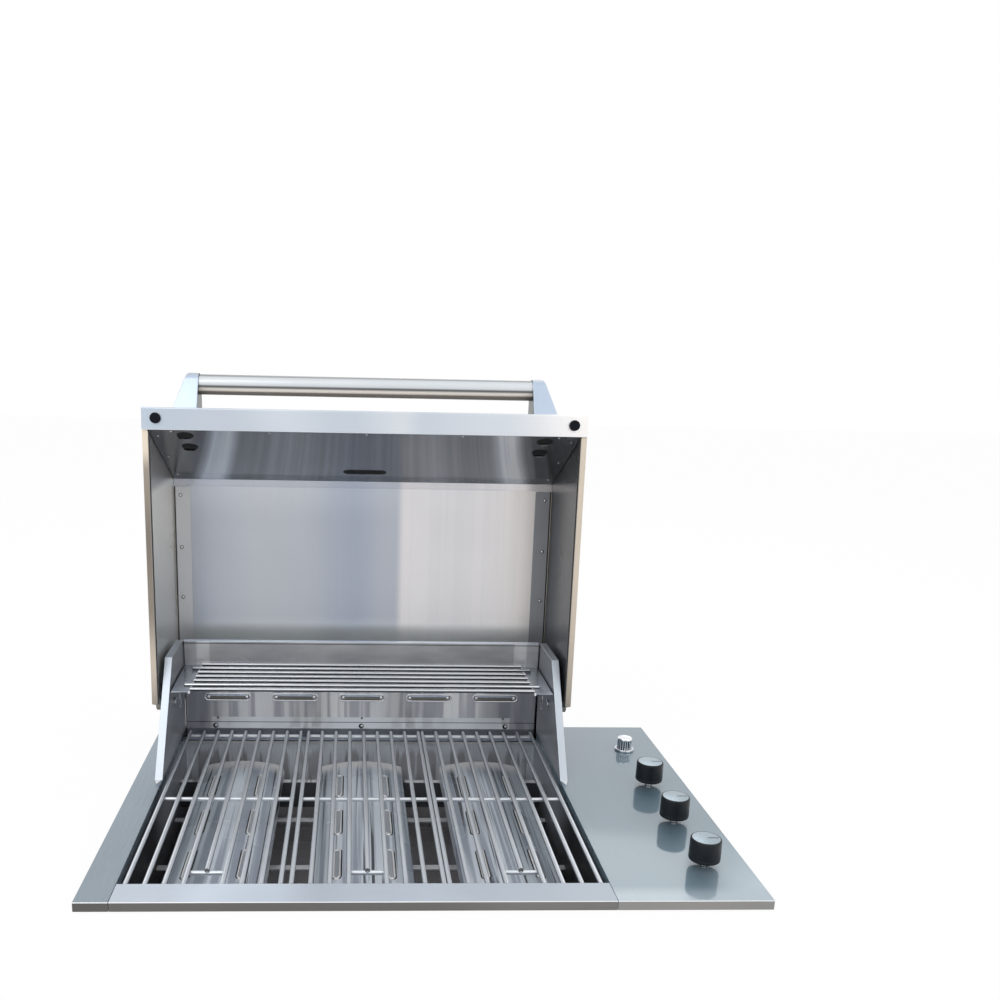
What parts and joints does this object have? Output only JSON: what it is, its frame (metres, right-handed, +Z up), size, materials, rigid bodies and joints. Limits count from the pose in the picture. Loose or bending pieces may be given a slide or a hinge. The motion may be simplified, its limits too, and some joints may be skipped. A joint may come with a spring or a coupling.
{
  "type": "built-in gas grill",
  "caption": "Built-in stainless gas grill with a hinged hood, bar handle, dial thermometer, warming rack, rod grates, flame tamers and a side panel of knobs.",
  "frame": {"origin": "middle of the underside of the firebox", "axes": "+Z up, +X along the width towards the control panel, -Y towards the user"},
  "size_m": [0.8502, 0.666, 0.8171],
  "materials": {
    "satin_steel": "brushed satin",
    "bright_steel": "bright, softly reflective",
    "dark_steel": "dull, heat-darkened",
    "rod_steel": "satin rod",
    "chrome": "polished",
    "brass": "cast, satin",
    "black_plastic": "satin black",
    "silver_cap": "satin",
    "black_rubber": "matte",
    "dial_black": "matte black with white numerals",
    "needle_red": "satin red",
    "lens_glass": "clear"
  },
  "bodies": {
    "grill_body": {"firebox_shell": "satin_steel", "left_trim": "satin_steel", "front_strip": "satin_steel", "rear_trim": "satin_steel", "control_panel": "satin_steel", "control_box": "satin_steel", "rear_wall": "satin_steel", "left_wing": "satin_steel", "right_wing": "satin_steel", "burner_left": "rod_steel", "burner_middle": "rod_steel", "burner_right": "rod_steel", "burner_rail_front": "dark_steel", "burner_rail_rear": "dark_steel", "burner_brace_front": "rod_steel", "burner_brace_rear": "rod_steel", "flame_tamer_left": "bright_steel", "flame_tamer_middle": "bright_steel", "flame_tamer_right": "bright_steel", "gas_manifold": "brass", "valve_body_1": "brass", "valve_body_2": "brass", "valve_body_3": "brass", "feed_pipe_1": "rod_steel", "feed_pipe_2": "rod_steel", "feed_pipe_3": "rod_steel", "igniter_collar": "chrome", "hinge_pin_left": "chrome", "hinge_pin_right": "chrome", "rack_ledge_left": "satin_steel", "rack_ledge_right": "satin_steel"},
    "hood": {"lid_skin": "satin_steel", "lid_liner": "satin_steel", "lid_side_left": "satin_steel", "lid_side_right": "satin_steel", "handle_bracket_left": "satin_steel", "handle_bracket_right": "satin_steel", "handle_tube": "rod_steel", "bumper_left": "black_rubber", "bumper_right": "black_rubber", "thermometer_case": "chrome", "thermometer_dial": "dial_black", "thermometer_lens": "lens_glass"},
    "thermometer_needle": {"thermometer_needle": "needle_red"},
    "drip_tray": {"drip_tray": "bright_steel"},
    "warming_rack": {"warming_rack": "rod_steel"},
    "grate_left": {"grate_left": "rod_steel"},
    "grate_middle": {"grate_middle": "rod_steel"},
    "grate_right": {"grate_right": "rod_steel"},
    "valve_stem_1": {"valve_stem_1": "chrome"},
    "valve_stem_2": {"valve_stem_2": "chrome"},
    "valve_stem_3": {"valve_stem_3": "chrome"},
    "knob_1": {"knob_1": "black_plastic", "knob_cap_1": "silver_cap"},
    "knob_2": {"knob_2": "black_plastic", "knob_cap_2": "silver_cap"},
    "knob_3": {"knob_3": "black_plastic", "knob_cap_3": "silver_cap"},
    "igniter_button": {"igniter_button": "chrome"}
  },
  "joints": [
    {"name": "hood_hinge", "type": "hinge", "parent": "grill_body", "child": "hood", "pos_m": [0, 0.1698, 0.298], "axis": [-1, 0, 0], "range_deg": [-96, 0]},
    {"name": "needle_turn", "type": "hinge", "parent": "hood", "child": "thermometer_needle", "pos_m": [0, 0.28623, 0.70181], "axis": [0, 0.4236, 0.9058], "range_deg": [-235, 0], "stiffness_Nm_per_rad": 0.0004},
    {"name": "tray_slide", "type": "slide", "parent": "grill_body", "child": "drip_tray", "axis": [0, -1, 0], "range_m": [0, 0.4]},
    {"name": "rack_lift", "type": "slide", "parent": "grill_body", "child": "warming_rack", "axis": [0, 0, 1], "range_m": [0, 0.12]},
    {"name": "grate_left_lift", "type": "slide", "parent": "grill_body", "child": "grate_left", "axis": [0, 0, 1], "range_m": [0, 0.075]},
    {"name": "grate_middle_lift", "type": "slide", "parent": "grill_body", "child": "grate_middle", "axis": [0, 0, 1], "range_m": [0, 0.075]},
    {"name": "grate_right_lift", "type": "slide", "parent": "grill_body", "child": "grate_right", "axis": [0, 0, 1], "range_m": [0, 0.075]},
    {"name": "knob_push_1", "type": "slide", "parent": "grill_body", "child": "valve_stem_1", "axis": [0, 0, -1], "range_m": [0, 0.003], "stiffness_N_per_m": 800, "springref_m": -0.002},
    {"name": "knob_turn_1", "type": "hinge", "parent": "valve_stem_1", "child": "knob_1", "pos_m": [0.4417, -0.2264, 0.235], "axis": [0, 0, 1], "range_deg": [0, 180]},
    {"name": "knob_push_2", "type": "slide", "parent": "grill_body", "child": "valve_stem_2", "axis": [0, 0, -1], "range_m": [0, 0.003], "stiffness_N_per_m": 800, "springref_m": -0.002},
    {"name": "knob_turn_2", "type": "hinge", "parent": "valve_stem_2", "child": "knob_2", "pos_m": [0.4417, -0.098, 0.235], "axis": [0, 0, 1], "range_deg": [0, 180]},
    {"name": "knob_push_3", "type": "slide", "parent": "grill_body", "child": "valve_stem_3", "axis": [0, 0, -1], "range_m": [0, 0.003], "stiffness_N_per_m": 800, "springref_m": -0.002},
    {"name": "knob_turn_3", "type": "hinge", "parent": "valve_stem_3", "child": "knob_3", "pos_m": [0.4417, 0.029, 0.235], "axis": [0, 0, 1], "range_deg": [0, 180]},
    {"name": "igniter_push", "type": "slide", "parent": "grill_body", "child": "igniter_button", "axis": [0, 0, -1], "range_m": [0, 0.004], "stiffness_N_per_m": 1200, "springref_m": -0.002}
  ]
}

■ **WHAT YOU SHOULD DO**
Return all the data exactly as given.

■ **SOLUTION TO THIS PROBLEM**
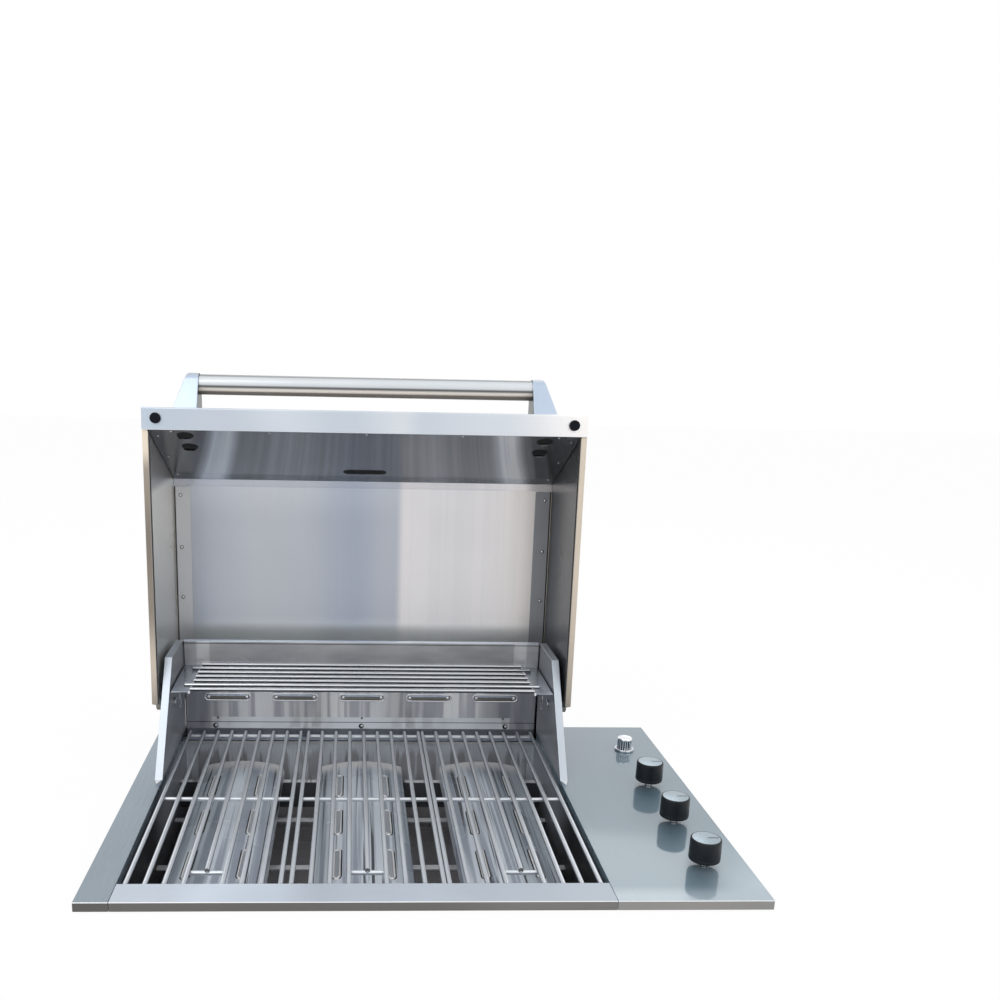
What parts and joints does this object have? Output only JSON: what it is, its frame (metres, right-handed, +Z up), size, materials, rigid bodies and joints. Limits count from the pose in the picture. Loose or bending pieces may be given a slide or a hinge. The motion may be simplified, its limits too, and some joints may be skipped. A joint may come with a spring or a coupling.
{
  "type": "built-in gas grill",
  "caption": "Built-in stainless gas grill with a hinged hood, bar handle, dial thermometer, warming rack, rod grates, flame tamers and a side panel of knobs.",
  "frame": {"origin": "middle of the underside of the firebox", "axes": "+Z up, +X along the width towards the control panel, -Y towards the user"},
  "size_m": [0.8502, 0.666, 0.8171],
  "materials": {
    "satin_steel": "brushed satin",
    "bright_steel": "bright, softly reflective",
    "dark_steel": "dull, heat-darkened",
    "rod_steel": "satin rod",
    "chrome": "polished",
    "brass": "cast, satin",
    "black_plastic": "satin black",
    "silver_cap": "satin",
    "black_rubber": "matte",
    "dial_black": "matte black with white numerals",
    "needle_red": "satin red",
    "lens_glass": "clear"
  },
  "bodies": {
    "grill_body": {"firebox_shell": "satin_steel", "left_trim": "satin_steel", "front_strip": "satin_steel", "rear_trim": "satin_steel", "control_panel": "satin_steel", "control_box": "satin_steel", "rear_wall": "satin_steel", "left_wing": "satin_steel", "right_wing": "satin_steel", "burner_left": "rod_steel", "burner_middle": "rod_steel", "burner_right": "rod_steel", "burner_rail_front": "dark_steel", "burner_rail_rear": "dark_steel", "burner_brace_front": "rod_steel", "burner_brace_rear": "rod_steel", "flame_tamer_left": "bright_steel", "flame_tamer_middle": "bright_steel", "flame_tamer_right": "bright_steel", "gas_manifold": "brass", "valve_body_1": "brass", "valve_body_2": "brass", "valve_body_3": "brass", "feed_pipe_1": "rod_steel", "feed_pipe_2": "rod_steel", "feed_pipe_3": "rod_steel", "igniter_collar": "chrome", "hinge_pin_left": "chrome", "hinge_pin_right": "chrome", "rack_ledge_left": "satin_steel", "rack_ledge_right": "satin_steel"},
    "hood": {"lid_skin": "satin_steel", "lid_liner": "satin_steel", "lid_side_left": "satin_steel", "lid_side_right": "satin_steel", "handle_bracket_left": "satin_steel", "handle_bracket_right": "satin_steel", "handle_tube": "rod_steel", "bumper_left": "black_rubber", "bumper_right": "black_rubber", "thermometer_case": "chrome", "thermometer_dial": "dial_black", "thermometer_lens": "lens_glass"},
    "thermometer_needle": {"thermometer_needle": "needle_red"},
    "drip_tray": {"drip_tray": "bright_steel"},
    "warming_rack": {"warming_rack": "rod_steel"},
    "grate_left": {"grate_left": "rod_steel"},
    "grate_middle": {"grate_middle": "rod_steel"},
    "grate_right": {"grate_right": "rod_steel"},
    "valve_stem_1": {"valve_stem_1": "chrome"},
    "valve_stem_2": {"valve_stem_2": "chrome"},
    "valve_stem_3": {"valve_stem_3": "chrome"},
    "knob_1": {"knob_1": "black_plastic", "knob_cap_1": "silver_cap"},
    "knob_2": {"knob_2": "black_plastic", "knob_cap_2": "silver_cap"},
    "knob_3": {"knob_3": "black_plastic", "knob_cap_3": "silver_cap"},
    "igniter_button": {"igniter_button": "chrome"}
  },
  "joints": [
    {"name": "hood_hinge", "type": "hinge", "parent": "grill_body", "child": "hood", "pos_m": [0, 0.1698, 0.298], "axis": [-1, 0, 0], "range_deg": [-96, 0]},
    {"name": "needle_turn", "type": "hinge", "parent": "hood", "child": "thermometer_needle", "pos_m": [0, 0.28623, 0.70181], "axis": [0, 0.4236, 0.9058], "range_deg": [-235, 0], "stiffness_Nm_per_rad": 0.0004},
    {"name": "tray_slide", "type": "slide", "parent": "grill_body", "child": "drip_tray", "axis": [0, -1, 0], "range_m": [0, 0.4]},
    {"name": "rack_lift", "type": "slide", "parent": "grill_body", "child": "warming_rack", "axis": [0, 0, 1], "range_m": [0, 0.12]},
    {"name": "grate_left_lift", "type": "slide", "parent": "grill_body", "child": "grate_left", "axis": [0, 0, 1], "range_m": [0, 0.075]},
    {"name": "grate_middle_lift", "type": "slide", "parent": "grill_body", "child": "grate_middle", "axis": [0, 0, 1], "range_m": [0, 0.075]},
    {"name": "grate_right_lift", "type": "slide", "parent": "grill_body", "child": "grate_right", "axis": [0, 0, 1], "range_m": [0, 0.075]},
    {"name": "knob_push_1", "type": "slide", "parent": "grill_body", "child": "valve_stem_1", "axis": [0, 0, -1], "range_m": [0, 0.003], "stiffness_N_per_m": 800, "springref_m": -0.002},
    {"name": "knob_turn_1", "type": "hinge", "parent": "valve_stem_1", "child": "knob_1", "pos_m": [0.4417, -0.2264, 0.235], "axis": [0, 0, 1], "range_deg": [0, 180]},
    {"name": "knob_push_2", "type": "slide", "parent": "grill_body", "child": "valve_stem_2", "axis": [0, 0, -1], "range_m": [0, 0.003], "stiffness_N_per_m": 800, "springref_m": -0.002},
    {"name": "knob_turn_2", "type": "hinge", "parent": "valve_stem_2", "child": "knob_2", "pos_m": [0.4417, -0.098, 0.235], "axis": [0, 0, 1], "range_deg": [0, 180]},
    {"name": "knob_push_3", "type": "slide", "parent": "grill_body", "child": "valve_stem_3", "axis": [0, 0, -1], "range_m": [0, 0.003], "stiffness_N_per_m": 800, "springref_m": -0.002},
    {"name": "knob_turn_3", "type": "hinge", "parent": "valve_stem_3", "child": "knob_3", "pos_m": [0.4417, 0.029, 0.235], "axis": [0, 0, 1], "range_deg": [0, 180]},
    {"name": "igniter_push", "type": "slide", "parent": "grill_body", "child": "igniter_button", "axis": [0, 0, -1], "range_m": [0, 0.004], "stiffness_N_per_m": 1200, "springref_m": -0.002}
  ]
}